A Broadband Four-Way Parallel-Series Doherty Power Amplifier for 5G Communications

This article presents a four-way hybrid parallel-series Doherty power amplifier (PA) architecture that supports broadband operation and deep power back-off (PBO) efficiency enhancement for next-generation wireless communication. Most existing load modulation PAs are limited in bandwidth due to the large impedance transformation ratios (ITRs) needed for load-pull matching at deep PBO. The proposed technique achieves wide carrier bandwidth by exploiting different frequency-dependent active load modulations of the parallel/series Doherty combiners and PA path biasing reconfiguration, while the deep PBO efficiency enhancement is realized by the optimum turn-on sequences of the four PA paths. The behavior of the implemented PA load modulation network is mathematically described at different PBO levels corresponding to the output power levels at which each efficiency enhancement occurs. As a proof-of-concept design, a 26-40-GHz PA is implemented in the GlobalFoundries 45-nm CMOS SOI process. The PA measures 22.5-23.9-dBm OP1dB, 26.2%-38.2% PAE(OP1dB), 18.1%-34.5% PAE(6dB) (PBO), and 10.7%- 22.1% PAE(12dB PBO).
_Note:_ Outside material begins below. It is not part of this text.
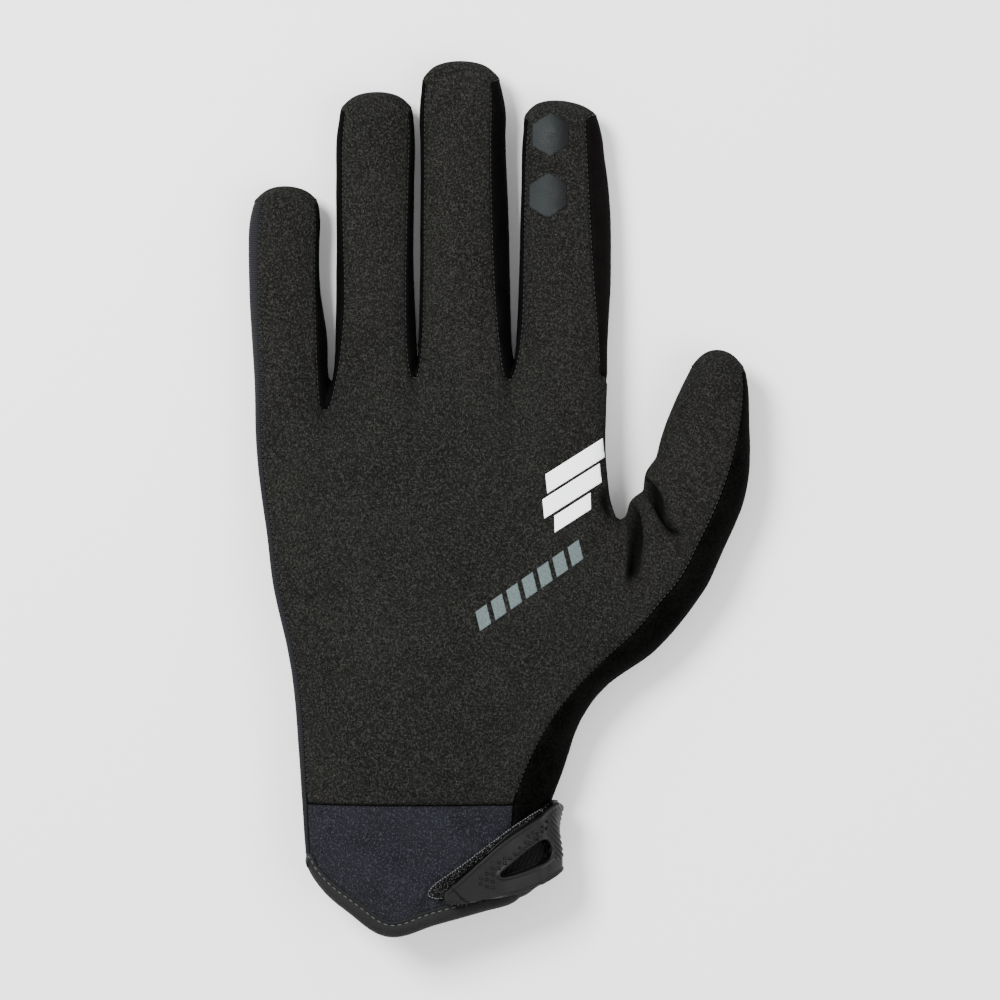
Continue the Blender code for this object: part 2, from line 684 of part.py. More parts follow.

Note that the PBO levels are referenced from OP1dB. Compared to a normalized ideal class-B PA, this design achieves 1.3-1.8x power-added efficiency (PAE) boost at 6-dB PBO and 1.6-2.3x boost at 12-dB PBO. With a 100-MHz fifth-generation (5G) new radio (NR) frequency range 2 (FR2) 1-CC 64-QAM signal, this PA achieves 9.26-16.9-dBm average output power and 9.9%-25.5% average PAE at an rms error vector magnitude (EVM) of -25 dB for 26-40 GHz. With a 1-CC 400-MHz 16-QAM signal, the PA achieves 12.95-17.4-dBm average output power and 12.5%-27% average PAE at an rms EVM of -20 dB for 26-40 GHz.